NEW scientific evidence casts fresh doubt on the conviction of a nurse jailed for a minimum of 30 years for murdering four women and attempting to kill another, according a TV investigation.

Glasgow-born Colin Norris was jailed for life in March 2008 after he was found guilty of murdering Doris Ludlam, 80, of Pudsey; Ethel Hall, 86, of Calverley; and Bridget Bourke, 88, and Irene Crookes, 79, both of Leeds – and the attempted murder of 90-year-old Vera Wilby, of Rawdon, while he worked at Leeds General Infirmary and St James’s Hospital, Leeds, in 2002.

A jury at Newcastle Crown Court was told that Mrs Hall, who was not diabetic, had been injected with a massive and fatal dose of insulin.

Tests showed insulin levels 12 times the norm, the court heard.

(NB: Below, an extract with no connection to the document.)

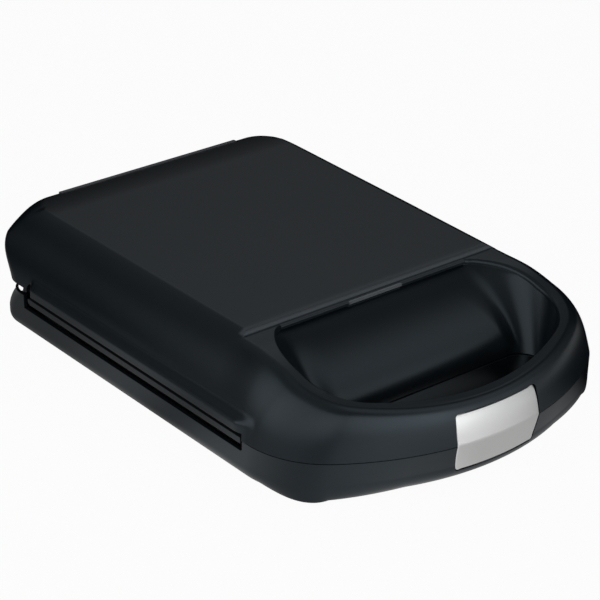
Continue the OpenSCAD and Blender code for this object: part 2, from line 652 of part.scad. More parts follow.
// Tube heater bent to a U that lies on the backs of the cells
element_x = (cell_w + cell_rim) / 2;
element_y = (cell_l + cell_rim) / 2;
bend_r = 16;
element_z = bulge_top + element_d / 2 + 0.05;
pin_out = 15;
module tube(length, d) rotate([-90, 0, 0]) cylinder(length, d / 2, d / 2);
module element() {
    front = -element_y + bend_r;
    both_sides() translate([element_x, front, element_z]) {
        tube(plate_l / 2 - 12 - front, element_d);
        translate([0, plate_l / 2 - 12.5 - front, 0]) tube(pin_out, 3);
        translate([-bend_r, 0, 0]) rotate([0, 0, -90]) rotate_extrude(angle = 90)
            translate([bend_r, 0]) circle(element_d / 2);
    }
    translate([-element_x + bend_r, -element_y, element_z]) rotate([0, 0, -90])
        tube(2 * (element_x - bend_r), element_d);
}
tray_w = plate_w / 2 + 1;
tray_l = plate_l / 2 + 1;
module tray() difference() {
    translate([0, 0, flange_top + 0.05]) linear_extrude(tray_top + sheet_t - flange_top - 0.05)
        rounded(-tray_w, tray_w, -tray_l, tray_l, 8);
    linear_extrude(tray_top)
        rounded(-tray_w + sheet_t, tray_w - sheet_t, -tray_l + sheet_t, tray_l - sheet_t, 8 - sheet_t);
    both_sides() translate([element_x, plate_l / 2 - 10, element_z]) tube(20, 5);
}
module upper_plate() color(cast_grey) as_upper() plate();
module upper_element() color(steel) as_upper() element();
module upper_reflector() color(silver) as_upper() tray();
module lower_plate() color(cast_grey) as_lower() plate();
module lower_element() color(steel) as_lower() element();
module lower_reflector() color(silver) as_lower() tray();

tray_back = mid_z + plate_gap / 2 + tray_top + sheet_t;
module thermostat() translate([0, plate_y, tray_back + 0.05]) {
    color(silver) cylinder(3, 9, 9);
    color(cast_grey) translate([0, 0, 2.5]) cylinder(7, 7, 7);
    color(silver) for (x = [-4, 4]) block(x - 0.4, x + 0.4, -3, 3, 9, 15);
}

// ---- Latch ----

bracket_z = lid_bottom + 0.05 + frame_t;
module latch_bracket() color(steel) difference() {
    union() {
        block(-cheek_x[1], cheek_x[1], latch_axis_y - 2.9, latch_axis_y + 2.9, bracket_z + 0.02,
              bracket_z + 1.6);
        for (s = [0, 1]) mirror([s, 0, 0]) across(cheek_x[0], cheek_x[1]) {
            translate([latch_axis_y, latch_axis_z]) circle(2.9);
            translate([latch_axis_y - 2.9, bracket_z + 0.02]) square([5.8, latch_axis_z - bracket_z]);
        }
    }
    across(-20, 20) translate([latch_axis_y, latch_axis_z]) circle(latch_pin_d / 2 + fixed_fit);
}
module latch_plate() color(silver) difference() {
    union() {
        intersection() {
            translate([0, front_y + front_r, 0]) rotate([0, 0, 225]) rotate_extrude(angle = 90, $fn = 120)
                polygon(concat(
                    [for (i = [0 : 6]) let (z = mix(latch_bottom - 1, latch_top - 1, i / 6))
                        [front_r - front_in(z), z]],
                    [for (a = [30, 60, 90])
                        [front_r - front_in(latch_top - 1) - 1.5 + cos(a), latch_top - 1 + sin(a)]],
                    [for (i = [6 : -1 : 0]) let (z = mix(latch_bottom - 1, latch_top, i / 6))
                        [front_r - front_in(z) - latch_t, z]]));
            along(front_y - 2, front_y + 20) latch_outline(0);
        }
        for (s = [0, 1]) mirror([s, 0, 0]) across(lug_x[0], lug_x[1]) {
            translate([latch_axis_y, latch_axis_z]) circle(lug_r);
            translate([latch_axis_y - 4.1, latch_axis_z - 2.8]) square([4.1, 5]);
        }
    }
    across(-20, 20) translate([latch_axis_y, latch_axis_z]) circle(latch_pin_d / 2 + running_fit);
}
module latch_pin() color(steel) across(-pin_half_l, pin_half_l)
    translate([latch_axis_y, latch_axis_z]) circle(latch_pin_d / 2);
module latch_spring() color(steel) {
    for (i = [-3 : 3]) translate([i * spring_wire * 0.98, latch_axis_y, latch_axis_z])
        rotate([0, 90, 0]) rotate_extrude() translate([spring_r, 0]) circle(spring_wire / 2, $fn = 12);
    translate([3 * spring_wire * 0.98, latch_axis_y + spring_r, bracket_z + 1.7])
        cylinder(latch_axis_z - bracket_z - 1.7, spring_wire / 2, spring_wire / 2, $fn = 12);
}
catch_y = front_y + 11.3;
catch_z = 10.5;
catch_t = 1.5;
catch_foot_y = front_y + 15.8;
module catch_plate() color(steel) {
    across(-latch_w / 2 - 3, latch_w / 2 + 3) {
        translate([catch_y, catch_z]) square([catch_t, cover_z - 0.3 - catch_z]);
        translate([catch_y, catch_z]) square([catch_foot_y + catch_t - catch_y, catch_t]);
        translate([catch_foot_y, foot_h + wall + 0.05]) square([catch_t, catch_z - foot_h - wall]);
    }
    block(-12, 12, catch_y - 2.4, catch_y + 0.2, 19, 23);
}

// ---- Base ----

cover_z = base_top - 0.05 - frame_t;
web_z = side_top - frame_t;
function base_screw_top(s) = s.y < shoulder_y ? cover_z + frame_t : side_top;
module base_shell() color(satin_black) difference() {
    difference() {
        base_form(0, [foot_h, foot_h + 0.6, foot_h + 2, foot_h + 4.5, base_side_edge, base_front_edge,
                      20, 25, seam_h + 2]);
        difference() {
            base_form(wall, [foot_h + wall, foot_h + 4.5, base_side_edge, 20, 25, seam_h + 4]);
            translate([0, 0, -1]) linear_extrude(40) gap_plan(wall - 0.8);
            both_sides() for (s = base_screw_spots)
                translate([s.x, s.y, 0]) cylinder(base_screw_top(s) - frame_t - 0.02, boss_r, boss_r);
        }
    }
    translate([0, 0, -1]) linear_extrude(40) gap_plan(-0.8);
    // top edge: handle seam, side slot, rear ears and rear corners
    block(-half_w - 1, half_w + 1, front_y - 1, shoulder_y + 1, base_top, 60);
    across(-half_w - 1, half_w + 1) {
        translate([shoulder_y + 2, side_top]) square([skirt_end_y + 8.5 - shoulder_y, 30]);
        translate([shoulder_y + 2, side_top + 2]) circle(2);
        translate([shoulder_y, side_top + 2]) square([10, 30]);
    }
    block(-half_w + 9, half_w - 9, skirt_end_y, rear_y, side_top + 1.5, 60);
    both_sides() block(half_w - 29, half_w - 7, frame_rear_y - 8, rear_y, 20, 60);
    latch_opening(front_y + 9.4);
    both_sides() for (s = foot_spots)
        translate([s.x, s.y, 0]) cylinder(20, foot_stem_r + fixed_fit, foot_stem_r + fixed_fit);
    both_sides() for (s = base_screw_spots)
        translate([s.x, s.y, foot_h + 6]) cylinder(40, screw_r - 0.2, screw_r - 0.2);
    gland_hole();
}
gland_x = -30;
gland_z = 16;
gland_r = 6.2;
gland_y = base_rear(gland_z) - 0.7 * base_side_in(gland_z);
module at_gland() translate([gland_x, gland_y, gland_z]) rotate([-90, 0, 0]) children();
module gland_hole() at_gland() translate([0, 0, -8]) cylinder(16, 4.6 + fixed_fit, 4.6 + fixed_fit);
module cord_gland() color(cast_grey) at_gland() difference() {
    union() {
        translate([0, 0, 0.02]) cylinder(2, gland_r, gland_r - 0.8);
        translate([0, 0, -wall - 3]) cylinder(wall + 4, 4.6, 4.6);
        translate([0, 0, -wall - 3]) cylinder(1.9, gland_r - 0.6, gland_r - 0.6);
    }
    translate([0, 0, -20]) cylinder(40, 3.3, 3.3);
}
module base_frame() color(dark_grey) difference() {
    union() {
        frame_web(web_z);
        handle_cover(cover_z, 0.8, -0.3, shoulder_y - 0.4);
        // step that joins the cover to the web
        both_sides() across(half_w - 67, half_w - 9) {
            translate([shoulder_y - 2.4, web_z]) square([2, cover_z + frame_t - web_z]);
            translate([shoulder_y - 2.4, web_z]) square([4, frame_t]);
        }
    }
    both_sides() for (s = base_screw_spots) translate([s.x, s.y, 0]) {
        cylinder(50, screw_hole_r, screw_hole_r);
        translate([0, 0, base_screw_top(s) - screw_sink])
            cylinder(20, screw_head_r + 0.2, screw_head_r + 0.2);
    }
}

module terminal_block() color([0.8, 0.8, 0.78]) translate([gland_x + 30, frame_rear_y - 1.5, 0])
    difference() {
        block(-14, 14, -5.5, 5.5, foot_h + wall + 0.05, foot_h + wall + 11);
        for (x = [-9, 0, 9]) translate([x, 0, 0]) cylinder(40, 1.8, 1.8);
    }
module thermal_fuse() color(silver) translate([gland_x - 4, frame_rear_y - 3, foot_h + wall + 0.05]) {
    block(-16, -6, -3.5, 3.5, 0, 3);
    translate([-11, 0, 2]) cylinder(5, 3, 3);
}

// Screw with its head at the origin and its shank upwards
module screw(length) {
    cylinder(screw_head_h, screw_head_r - 0.3, screw_head_r);
    cylinder(length, screw_r - 0.25, screw_r - 0.25);
}
module lid_screws() color(steel) {
    both_sides() for (s = lid_screw_spots) translate([s.x, s.y, 0])
        translate([0, 0, (s.y < shoulder_y ? lid_bottom + 0.05 : band_bottom) + 0.05]) screw(12);
    for (s = hinge_sides) translate([s * hinge_gap / 2, frame_rear_y - 4, band_bottom + 0.05]) screw(6.5);
}
module base_screws() color(steel) both_sides() for (s = base_screw_spots)
    translate([s.x, s.y, base_screw_top(s) - 0.05]) mirror([0, 0, 1]) screw(10);
module feet() color([0.1, 0.1, 0.1]) both_sides() for (s = foot_spots) translate([s.x, s.y, 0]) {
    cylinder(foot_h - 0.02, foot_r - 0.8, foot_r);
    cylinder(foot_h + wall - 0.1, foot_stem_r, foot_stem_r);
}

// ---- Hinges ----

module at_hinges() for (s = hinge_sides) translate([s * hinge_gap / 2, 0, 0]) children();
arm_base_z = band_bottom + frame_t;
module lid_hinge_arms() color(steel) at_hinges() difference() {
    across(-arm_t / 2, arm_t / 2) difference() {
        union() {
            translate([axis_y, hinge_h]) circle(knuckle_r);
            translate([frame_rear_y - 7, arm_base_z + 0.02]) square([axis_y - frame_rear_y + 7, 4.5]);
        }
        translate([axis_y, hinge_h]) circle(hinge_pin_d / 2 + running_fit);
    }
    translate([0, frame_rear_y - 4, 0]) cylinder(60, screw_r - 0.2, screw_r - 0.2);
}
module base_hinge_brackets() color(steel) at_hinges() {
    for (s = [0, 1]) mirror([s, 0, 0]) across(arm_t / 2 + side_gap, arm_t / 2 + side_gap + cheek_t)
        difference() {
            union() {
                translate([axis_y, hinge_h]) circle(cheek_r);
                polygon([[axis_y - cheek_r, hinge_h], [axis_y - 7.6, hinge_h - 8],
                         [axis_y - 7.6, foot_h + wall + 0.05], [axis_y - 4.8, foot_h + wall + 0.05],
                         [axis_y - 2.6, foot_h + wall + 7], [axis_y - 2.6, hinge_h - 6],
                         [axis_y, hinge_h - cheek_r]]);
            }
            translate([axis_y, hinge_h]) circle(hinge_pin_d / 2 + fixed_fit);
        }
    block(-arm_t / 2 - 2, arm_t / 2 + 2, axis_y - 7.6, axis_y - 4.8, foot_h + wall + 0.05, hinge_h - 9);
}
module hinge_pins() color(silver) at_hinges()
    across(-arm_t / 2 - side_gap - cheek_t, arm_t / 2 + side_gap + cheek_t)
        translate([axis_y, hinge_h]) circle(hinge_pin_d / 2);

lid_shell();
rear_rail();
indicator_window();
indicator_lamps();
lid_frame();
upper_plate();
upper_element();
upper_reflector();
thermostat();
latch_bracket();
latch_plate();
latch_pin();
latch_spring();
lid_hinge_arms();
lid_screws();
base_shell();
base_frame();
lower_plate();
lower_element();
lower_reflector();
base_hinge_brackets();
hinge_pins();
catch_plate();
terminal_block();
thermal_fuse();
cord_gland();
base_screws();
feet();
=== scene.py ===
import math

import bmesh
import bpy
import numpy as np
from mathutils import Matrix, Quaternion, Vector


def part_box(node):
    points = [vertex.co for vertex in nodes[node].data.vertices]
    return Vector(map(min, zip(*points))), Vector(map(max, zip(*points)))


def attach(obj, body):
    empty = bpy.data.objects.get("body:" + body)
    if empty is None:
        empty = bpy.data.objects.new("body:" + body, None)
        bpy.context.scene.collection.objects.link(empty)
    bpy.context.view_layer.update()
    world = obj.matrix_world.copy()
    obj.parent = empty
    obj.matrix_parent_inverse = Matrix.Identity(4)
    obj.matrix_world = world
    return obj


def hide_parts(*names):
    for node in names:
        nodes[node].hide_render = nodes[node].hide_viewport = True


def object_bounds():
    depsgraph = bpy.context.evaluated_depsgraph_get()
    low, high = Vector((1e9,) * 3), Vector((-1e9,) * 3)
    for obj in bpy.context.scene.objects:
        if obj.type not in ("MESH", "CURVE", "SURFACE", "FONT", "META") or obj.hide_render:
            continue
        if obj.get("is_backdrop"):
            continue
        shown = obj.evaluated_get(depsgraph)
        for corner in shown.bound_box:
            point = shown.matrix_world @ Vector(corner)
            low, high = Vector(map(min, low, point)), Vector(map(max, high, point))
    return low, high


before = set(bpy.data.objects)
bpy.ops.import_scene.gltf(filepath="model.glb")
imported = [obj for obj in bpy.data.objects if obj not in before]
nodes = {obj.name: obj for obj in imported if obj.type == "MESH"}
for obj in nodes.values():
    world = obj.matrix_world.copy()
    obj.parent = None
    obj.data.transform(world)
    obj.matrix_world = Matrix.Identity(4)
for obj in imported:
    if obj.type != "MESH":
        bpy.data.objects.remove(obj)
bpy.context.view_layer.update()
scene = bpy.context.scene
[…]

Norris has always protested his innocence and denied injecting patients with insulin. His case is under review by the Criminal Cases Review Commission.

A BBC Scotland investigation has now raised the possibility that all of Norris’s victims could have died from natural causes.

In a programme screened on Tuesday night – The Innocent Serial Killer? – two experts question the validity of tests results.

The BBC said it is making its evidence available to the CCRC.